Pat Finneran, Boeing vice president and the company's general manager for the F/A-18 program, was equally enthusiastic. "This is the most open program in the history of aircraft acquisition," he said. "The Navy, Boeing, Northrop Grumman, General Electric, and Raytheon all share the ... information relevant to the program. .... Working as a team enabled us to schedule flight testing for a year and a half less than we would have [had to] under a more traditional approach."

The integrated-test-team approach also received high marks from a more independent source, Philip Coyle, DOD's director of operational test and evaluation, who said in his latest report to Congress that testing and evaluation program management "has been superb. The Integrated Test Team conducting the EMD flight program at Naval Air Station Patuxent River, Md., consists of test pilots from the prime contractor, Navy system command, and Navy OT [operational testing] communities. Maintenance and test support is also provided by a combination of government and contractor personnel.
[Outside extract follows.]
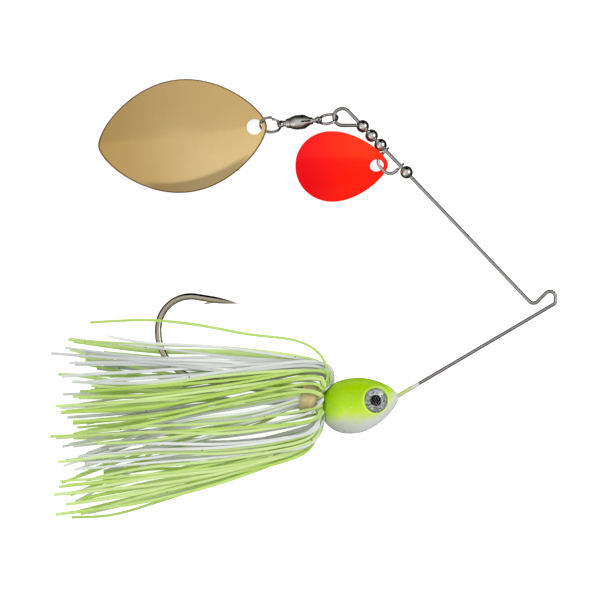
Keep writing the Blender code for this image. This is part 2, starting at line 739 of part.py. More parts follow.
def make_barrel():
    """The swivel's body: a hollow shell with an eye at one end and a slot in its side."""
    chain = chain_frame(0.0, WELDED_TILT)
    shape = turned(BARREL_OUTSIDE + BARREL_INSIDE, along_x(chain, BARREL_START), 20)
    pivot = chain @ Vector((WELDED_RING_AT + WELDED_RING_R, 0, 0))
    barrel = add_object("swivel_barrel", *shape, NICKEL, pivot)
    across = chain.to_3x3() @ Vector((0, 1, 0))
    hole_at = chain @ Vector((BARREL_EYE_AT, 0, 0))
    tab = cylinder(hole_at, across, BARREL_EYE_R, BARREL_EYE_THICK, 20)
    boolean(barrel, add_tool("barrel_eye", *tab), "UNION")
    neck = [chain @ Vector((BARREL_EYE_AT + 0.7, 0, 0)), chain @ Vector((BARREL_START + 0.5, 0, 0))]
    boolean(barrel, add_tool("barrel_neck", *tube(neck, BARREL_NECK_R, 12)), "UNION")
    hole = cylinder(hole_at, across, BARREL_EYE_HOLE, 3.0, 16)
    boolean(barrel, add_tool("barrel_eye_hole", *hole), "DIFFERENCE")
    slot = box_shape(chain_frame(BARREL_START + SLOT_FROM), (0, SLOT_LENGTH), SLOT_WIDTH / 2, SLOT_HIGH)
    boolean(barrel, add_tool("barrel_slot", *slot), "DIFFERENCE")
    return barrel


def box_shape(frame, along, half, high):
    """A box with its ends at the given places along X and between two heights on the frame's Z."""
    rings = []
    for x in along:
        ring = [(-half, high[0]), (half, high[0]), (half, high[1]), (-half, high[1])]
        rings.append([frame @ Vector((x, y, z)) for y, z in ring])
    return skin(rings)


def make_rotor():
    """The turning half of the swivel: flange among the balls, shaft through the shell and an eye outside."""
    chain = chain_frame(0.0, SPLIT_TILT)
    shape = turned(ROTOR_OUTSIDE, along_x(chain, BARREL_START), 16)
    middle = chain @ Vector((BARREL_START + BARREL_LENGTH / 2, 0, 0))
    rotor = add_object("swivel_rotor", *shape, NICKEL, middle)
    across = chain.to_3x3() @ Vector((0, 1, 0))
    hole_at = chain @ Vector((ROTOR_EYE_AT, 0, 0))
    tab = cylinder(hole_at, across, ROTOR_EYE_R, ROTOR_EYE_THICK, 20)
    boolean(rotor, add_tool("rotor_eye", *tab), "UNION")
    hole = cylinder(hole_at, across, ROTOR_EYE_HOLE, 3.0, 16)
    boolean(rotor, add_tool("rotor_eye_hole", *hole), "DIFFERENCE")
    return rotor


def make_ball(index):
    """One of the bearing balls between the rotor's flange and the shell's end."""
    chain = chain_frame(0.0)
    turn = 2 * math.pi * index / BALLS
    spot = Vector((BARREL_START + BALLS_AT, BALL_CIRCLE_R * math.cos(turn), BALL_CIRCLE_R * math.sin(turn)))
    centre = chain @ spot
    profile = []
    rows = 6
    for k in range(rows):
        t = -math.pi / 2 + math.pi * (k + 0.5) / rows
        profile.append((BALL_R * math.cos(t), BALL_R * math.sin(t)))
    name = "swivel_ball_%d" % (index + 1)
    return add_object(name, *turned(profile, axis_frame(centre, Vector((0, 0, 1))), 8), NICKEL, centre)


def make_split_ring():
    """Two close turns of fine wire."""
    frame = chain_frame(SPLIT_RING_AT, SPLIT_TILT)
    count = 44
    path = []
    for k in range(count + 1):
        turn = 2 * math.pi * SPLIT_TURNS * k / count + SPLIT_START
        height = SPLIT_PITCH * (2 * k / count - 1)
        path.append(frame @ Vector((SPLIT_RING_R * math.cos(turn), SPLIT_RING_R * math.sin(turn), height)))
    pivot = chain_frame(SPLIT_RING_AT - SPLIT_RING_R).translation
    return add_object("split_ring", *tube(path, SPLIT_WIRE_R, 6), NICKEL, pivot)


def make_rear_blade():
    frame = blade_frame(REAR_TIP, REAR_HEADING, 0.0, math.pi)
    shape = leaf(frame, REAR_LENGTH, REAR_HALF_WIDTH, 1.0, 1.1, REAR_CUP, REAR_THICK, 40, 6)
    pivot = chain_frame(SPLIT_RING_AT + SPLIT_RING_R).translation
    blade = add_object("rear_blade", *shape, GOLD, pivot)
    hole = frame @ Vector((REAR_HOLE_AT, 0, 0))
    tool = add_tool("rear_hole", *cylinder(hole, Vector((0, 0, 1)), REAR_HOLE_R, 6, 24))
    boolean(blade, tool, "DIFFERENCE")
    return blade


def build():
    for old in list(bpy.data.objects):
        bpy.data.objects.remove(old, do_unlink=True)
    make_wire()
    make_hook()
    make_head()
    make_eye("upper", 1)
    make_eye("lower", -1)
    make_band()
    for index in range(OUTER_BUNDLES):
        make_outer_bundle(index)
    for index in range(len(INNER_BUNDLES)):
        make_inner_bundle(index)
    for index in range(SPACER_BEADS):
        make_bead("spacer_bead_%d" % (index + 1), BEAD_FIRST + BEAD_PITCH * index)
    make_bead("stop_bead", STOP_BEAD_AT)
    make_clevis()
    make_front_blade()
    make_welded_ring()
    make_barrel()
    make_rotor()
    for index in range(BALLS):
        make_ball(index)
    make_split_ring()
    make_rear_blade()


build()
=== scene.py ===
import random
from math import asin, ceil, copysign, cos, pi, radians, sin, sqrt, tan

import bpy
from mathutils import Matrix, Vector


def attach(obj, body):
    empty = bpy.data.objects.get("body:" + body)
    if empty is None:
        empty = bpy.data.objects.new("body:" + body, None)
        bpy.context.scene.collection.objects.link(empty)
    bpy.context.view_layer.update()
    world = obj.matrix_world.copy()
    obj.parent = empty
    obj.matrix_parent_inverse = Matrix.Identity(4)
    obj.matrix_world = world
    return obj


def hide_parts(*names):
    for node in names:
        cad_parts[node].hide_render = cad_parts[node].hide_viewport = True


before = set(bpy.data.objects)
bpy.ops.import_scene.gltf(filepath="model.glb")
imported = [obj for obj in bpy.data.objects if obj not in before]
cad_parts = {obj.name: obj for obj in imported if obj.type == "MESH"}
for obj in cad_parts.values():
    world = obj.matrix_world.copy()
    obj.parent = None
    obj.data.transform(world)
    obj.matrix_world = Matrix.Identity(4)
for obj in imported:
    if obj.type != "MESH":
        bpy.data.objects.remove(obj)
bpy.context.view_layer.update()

MM = 0.001

# Camera straight above the lure, which lies in the plane of its wire
VIEW_WIDTH = 150.0
CAMERA_HEIGHT = 700.0
SENSOR = 36.0
FLOOR_HALF = 3000.0

# Wire form
WIRE_Z = 5.9
WIRE_R = 0.445
WIRE_START_X = 21.5
LEG_POINT = Vector((45.0, -11.9))
LEG_ANGLE = radians(30.5)
ARM_POINT = Vector((28.475, 30.0))
ARM_ANGLE = radians(133.6)
TIE_X = 63.85
TIE_RETURN = Vector((61.425, 1.7))
TIE_SLANT = radians(225.0)
TIE_CORNER_R = 0.9
TIE_TOP_R = 1.4
TIE_DIP_R = 1.37
ARM_TOP_Y = 47.2
LOOP_R = 2.1
LOOP_TAIL = 3.5
SLEEVE_R = 0.55  # paint that has run up the wire from the nose
SLEEVE_ENDS = (22.6, 29.7)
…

This unique management arrangement provides a very rapid, cooperative systems approach to problem solving, using all available assets and knowledge while providing great insight with early OT involvement in developmental testing."

The integrated-test-team concept and the expanded use of commercial service agreements are but two of the biggest changes affecting the overall NAVAIR acquisition process--but by no means the only ones, Navy officials say. The military may still have a long way to go before it becomes as efficient as it wants, and intends, to be. But the necessity of responding to times of downsizing has, so far, proven to be the mother of invention.